>> start DATA LINES

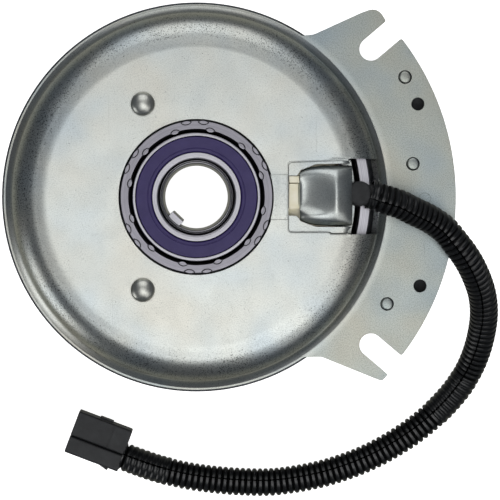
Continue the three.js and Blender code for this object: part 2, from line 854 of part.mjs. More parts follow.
function makeLeafRivets(i) {
  const { shank, head, headHeight } = RIVET;
  const [px, py] = polar(LEAF.circle, leafAngle(i));
  const seat = LEAF.top + FIT_GAP;
  const pulleyRivet = domedRivet(shank, PULLEY.rivetFloor + FIT_GAP, head, seat, headHeight);
  addPiece(`pulley_rivet_${i + 1}`, pulleyRivet.translate(px, py, 0), "zinc");
  const [ax, ay] = polar(LEAF.circle, leafAngle(i) + LEAF.sweep);
  const rise = ARMATURE.rivetTop - LEAF.bottom + FIT_GAP;
  const armatureRivet = domedRivet(shank, -rise, head, 0, headHeight).rotateX(Math.PI);
  addPiece(`armature_rivet_${i + 1}`, armatureRivet.translate(ax, ay, LEAF.bottom - FIT_GAP), "zinc");
}

function makePulley() {
  const { bore, shoulder, boss, top, webBottom, rimInner, outside, groove, edge, bossBottom } = PULLEY;
  const { grooveOuter, grooveInner, snapGroove, padRadius, padTop, rivetFloor } = PULLEY;
  const seat = PULLEY_BEARING.top + FIT_GAP;
  const profile = [
    [bore, bossBottom],
    [boss, bossBottom],
    [boss, webBottom],
    [rimInner, webBottom],
    [rimInner, 0],
    [outside - edge, 0],
    [outside, edge],
    [outside, grooveOuter[0]],
    [groove, grooveInner[0]],
    [groove, grooveInner[1]],
    [outside, grooveOuter[1]],
    [outside, top - edge],
    [outside - edge, top],
    [shoulder, top],
    [shoulder, seat],
    [bore, seat],
    [bore, snapGroove.top],
    [snapGroove.radius, snapGroove.top],
    [snapGroove.radius, snapGroove.bottom],
    [bore, snapGroove.bottom],
  ];
  const pads = [];
  const holes = [];
  for (let i = 0; i < LEAF.count; i++) {
    const place = polar(LEAF.circle, leafAngle(i));
    pads.push(rod(padRadius, top - OVERLAP, padTop, place, PAD_ROUND));
    holes.push(rod(RIVET.shank + RIVET_PLAY, rivetFloor, padTop + OVERRUN, place));
  }
  addPiece("pulley", cut(join(turned(profile), ...pads), ...holes), "castIron");
}

// ---------------------------------------------------------------- loom and plug

function makeLoom() {
  addPiece("wire_loom", swept(LOOM_ROUTE, LOOM.radius, LOOM.sides, LOOM.steps), "loom");
}

function placeOnPlug(geometry) {
  return turnAboutZ(geometry, PLUG.angle).translate(PLUG.centre[0], PLUG.centre[1], 0);
}

// A long block with broken edges, lying along X.
function edgedBlock([x0, x1], [y0, y1], height, edge) {
  const end = new THREE.Shape();
  end.moveTo(y0 + edge, 0);
  end.lineTo(y1 - edge, 0);
  end.lineTo(y1, edge);
  end.lineTo(y1, height - edge);
  end.lineTo(y1 - edge, height);
  end.lineTo(y0 + edge, height);
  end.lineTo(y0, height - edge);
  end.lineTo(y0, edge);
  return plate(end, x0, x1).rotateX(Math.PI / 2).rotateZ(Math.PI / 2);
}

function makePlug() {
  const { halfLength, height, edge, housing, lock, cavity, terminal, latch, bump } = PLUG;
  const length = [-halfLength, halfLength];
  const { across, halfWidth, halfHeight, depth, heights } = cavity;
  const cavities = heights.map((z) => box(
    [-halfLength - OVERRUN, depth - halfLength],
    [across - halfWidth, across + halfWidth],
    [z - halfHeight, z + halfHeight],
  ));
  const rail = box(bump.x, [housing[1] - OVERLAP, housing[1] + bump.out], [bump.bottom, bump.top]);
  const shell = join(edgedBlock(length, housing, height, edge), rail);
  addPiece("connector_housing", placeOnPlug(cut(shell, ...cavities)), "plastic");
  heights.forEach((z, i) => {
    const blade = box(
      [terminal.start, terminal.start + terminal.length],
      [across - terminal.halfWidth, across + terminal.halfWidth],
      [z - terminal.halfHeight, z + terminal.halfHeight],
    );
    addPiece(`connector_terminal_${i + 1}`, placeOnPlug(blade), "tin");
  });
  const ramp = new THREE.Shape();
  ramp.moveTo(latch.start, lock[0] + OVERLAP);
  ramp.lineTo(latch.start, lock[0]);
  ramp.lineTo(latch.peak, lock[0] - latch.out);
  ramp.lineTo(latch.end, lock[0] + OVERLAP);
  const cover = join(edgedBlock(length, lock, height, edge), plate(ramp, latch.bottom, latch.top));
  addPiece("connector_lock", placeOnPlug(cover), "plastic");
}

// ---------------------------------------------------------------- assembly

makeHousing();
makeCarrier();
makeFieldCore();
makeCoil();
makeLeads();
makeGrommet();
makeHousingRivets();
makeBearing(FIELD_BEARING, "violetSeal");
makeBrake();
makeBrakeBolts();
makeHub();
makeRotorDisc();
makeSpacer();
makeSnapRing("hub_snap_ring", HUB_RING);
makeBearing(PULLEY_BEARING, "rubber");
makeSnapRing("pulley_snap_ring", PULLEY_RING);
makeArmature();
for (let i = 0; i < LEAF.count; i++) {
  makeLeafSpring(i);
  makeLeafRivets(i);
}
makePulley();
makeLoom();
makePlug();

export default clutch;
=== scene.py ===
"""Electromagnetic clutch and brake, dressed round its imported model: engine side up, pulley side down."""
import logging
import math
from collections.abc import Sequence
from dataclasses import dataclass, field
from enum import Enum

import bpy
import numpy as np
from mathutils import Matrix, Vector


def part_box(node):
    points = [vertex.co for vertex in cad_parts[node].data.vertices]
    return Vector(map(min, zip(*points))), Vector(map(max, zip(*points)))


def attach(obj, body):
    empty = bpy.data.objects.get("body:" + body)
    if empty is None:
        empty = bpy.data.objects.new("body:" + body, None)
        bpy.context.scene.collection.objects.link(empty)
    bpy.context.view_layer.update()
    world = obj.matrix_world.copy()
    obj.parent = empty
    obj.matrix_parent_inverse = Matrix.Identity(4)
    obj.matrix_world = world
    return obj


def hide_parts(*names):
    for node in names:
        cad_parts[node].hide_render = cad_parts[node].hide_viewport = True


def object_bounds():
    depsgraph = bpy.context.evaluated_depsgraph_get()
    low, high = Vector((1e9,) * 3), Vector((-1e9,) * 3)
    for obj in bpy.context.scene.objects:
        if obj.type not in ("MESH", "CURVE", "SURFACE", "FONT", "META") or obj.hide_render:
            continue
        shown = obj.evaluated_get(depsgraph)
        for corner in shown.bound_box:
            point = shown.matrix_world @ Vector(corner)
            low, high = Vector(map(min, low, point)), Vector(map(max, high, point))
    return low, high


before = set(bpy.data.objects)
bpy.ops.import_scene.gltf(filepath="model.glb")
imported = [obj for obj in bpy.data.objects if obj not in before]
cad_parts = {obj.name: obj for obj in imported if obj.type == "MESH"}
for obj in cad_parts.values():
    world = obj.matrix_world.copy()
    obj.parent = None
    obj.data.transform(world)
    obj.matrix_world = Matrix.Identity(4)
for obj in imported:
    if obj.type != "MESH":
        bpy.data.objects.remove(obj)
CAD_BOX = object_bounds()

LOG = logging.getLogger("clutch")
MM = 0.001
WELD = 1e-6
UP = (0.0, 0.0, 1.0)
Point = tuple[float, float]
Corner = tuple[float, float, float]

# The angle and radius of each bolt that goes through the fan and the brake plate.
BOLTS: tuple[Point, ...] = ((29.9, 105.8), (8.7, 96.3), (-29.3, 96.1))


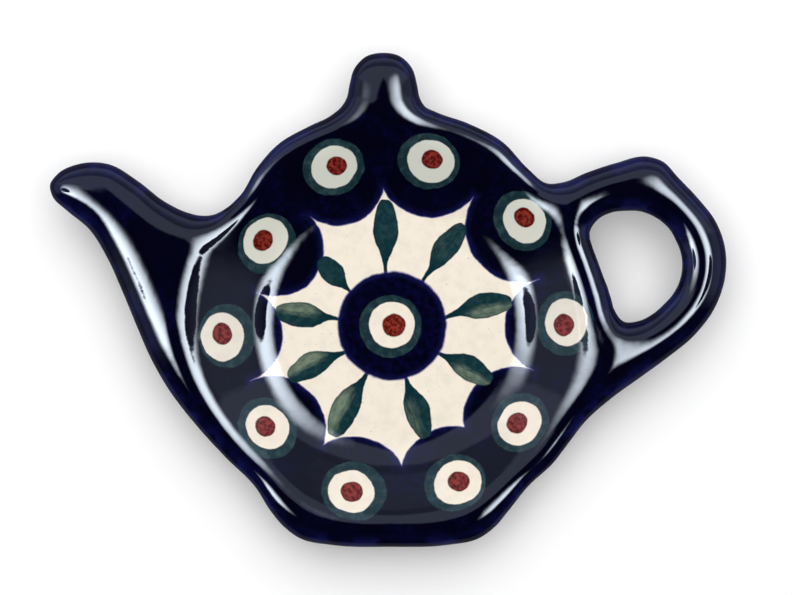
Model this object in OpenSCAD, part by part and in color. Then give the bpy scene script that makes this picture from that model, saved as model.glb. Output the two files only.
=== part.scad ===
// Tea bag rest in the shape of a teapot: one fired piece of glazed stoneware, lying flat.
// Origin: middle of the plan's bounding box, on the table. X to the handle, Y to the lid knob.
// Shapes are worked out about the centre of the round well, and set in place as they are drawn.
// The clay is cut into its features at seams, and each glaze colour is a flush inlay.

/* [Body] */
// Radius of the round pot body
body_r = 41.4; // [39.5:0.1:43]
// Height of the level top of the spout, knob and handle above the table
rim_h = 14; // [12.5:0.5:16]
// Drop of the rounded upper edge, from the level top to the parting line
roll_h = 4; // [3:0.1:4.6]
// Width of the rounded upper edge
roll_w = 7.5; // [6:0.1:9]
// Height of the rounded lower edge, below the parting line
tuck_h = 2.6; // [1.8:0.1:3.2]
// Width of the rounded lower edge
tuck_w = 4; // [3:0.1:5]

/* [Well] */
// Depth of the well below the level top
well_depth = 8.2; // [7:0.1:9]
// Radius of the flat floor of the well, as a share of the body's radius
floor_share = 0.52; // [0.47:0.01:0.58]
// Share of the body's radius at which the floor's curve has become the sloping wall
wall_in_share = 0.712; // [0.69:0.002:0.74]
// Share of the body's radius at which the sloping wall starts to curve over
wall_out_share = 0.858; // [0.84:0.002:0.88]
// Share of the body's radius at which the shoulder has become level
shoulder_share = 1.063; // [1.04:0.001:1.1]

/* [Underside] */
// Height of the foot ring, which lifts the piece off the table
foot_h = 1.5; // [1:0.1:2.2]
// Outer radius of the foot ring's standing face, as a share of the body's radius
foot_share = 0.546; // [0.49:0.002:0.554]
// Width of the foot ring's bare standing face
foot_w = 2.4; // [1.8:0.1:4]
// Slant of the foot ring's sides, from the standing face to the clay above
foot_slant = 0.6; // [0.1:0.1:1]
// Radius of the level clay inside and over the foot ring, as a share of the body's radius
under_floor_share = 0.58; // [0.575:0.005:0.62]
// Share of the body's radius at which the underside has become the slope of the bowl
under_in_share = 0.652; // [0.64:0.002:0.7]
// Share of the body's radius at which that slope starts to level out
under_out_share = 0.797; // [0.77:0.001:0.82]
// Share of the body's radius at which the underside is level again, below the rim
under_rim_share = 0.918; // [0.88:0.002:0.94]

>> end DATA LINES

» REQUEST
Only the lines from the one containing "return low, high" through the one containing "Model this object" are to be reproduced, exactly as they appear.

» EXPECTED OUTPUT
    return low, high


before = set(bpy.data.objects)
bpy.ops.import_scene.gltf(filepath="model.glb")
imported = [obj for obj in bpy.data.objects if obj not in before]
cad_parts = {obj.name: obj for obj in imported if obj.type == "MESH"}
for obj in cad_parts.values():
    world = obj.matrix_world.copy()
    obj.parent = None
    obj.data.transform(world)
    obj.matrix_world = Matrix.Identity(4)
for obj in imported:
    if obj.type != "MESH":
        bpy.data.objects.remove(obj)
CAD_BOX = object_bounds()

LOG = logging.getLogger("clutch")
MM = 0.001
WELD = 1e-6
UP = (0.0, 0.0, 1.0)
Point = tuple[float, float]
Corner = tuple[float, float, float]

# The angle and radius of each bolt that goes through the fan and the brake plate.
BOLTS: tuple[Point, ...] = ((29.9, 105.8), (8.7, 96.3), (-29.3, 96.1))


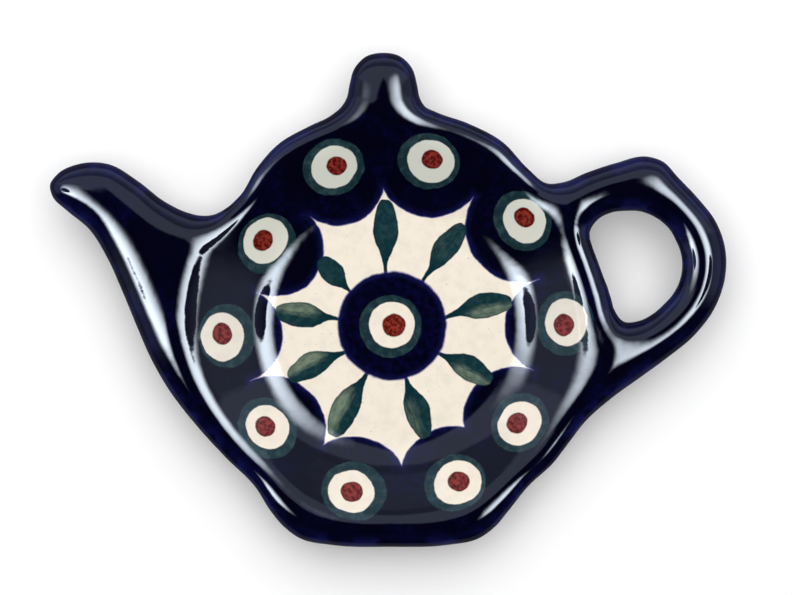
Model this object in OpenSCAD, part by part and in color. Then give the bpy scene script that makes this picture from that model, saved as model.glb. Output the two files only.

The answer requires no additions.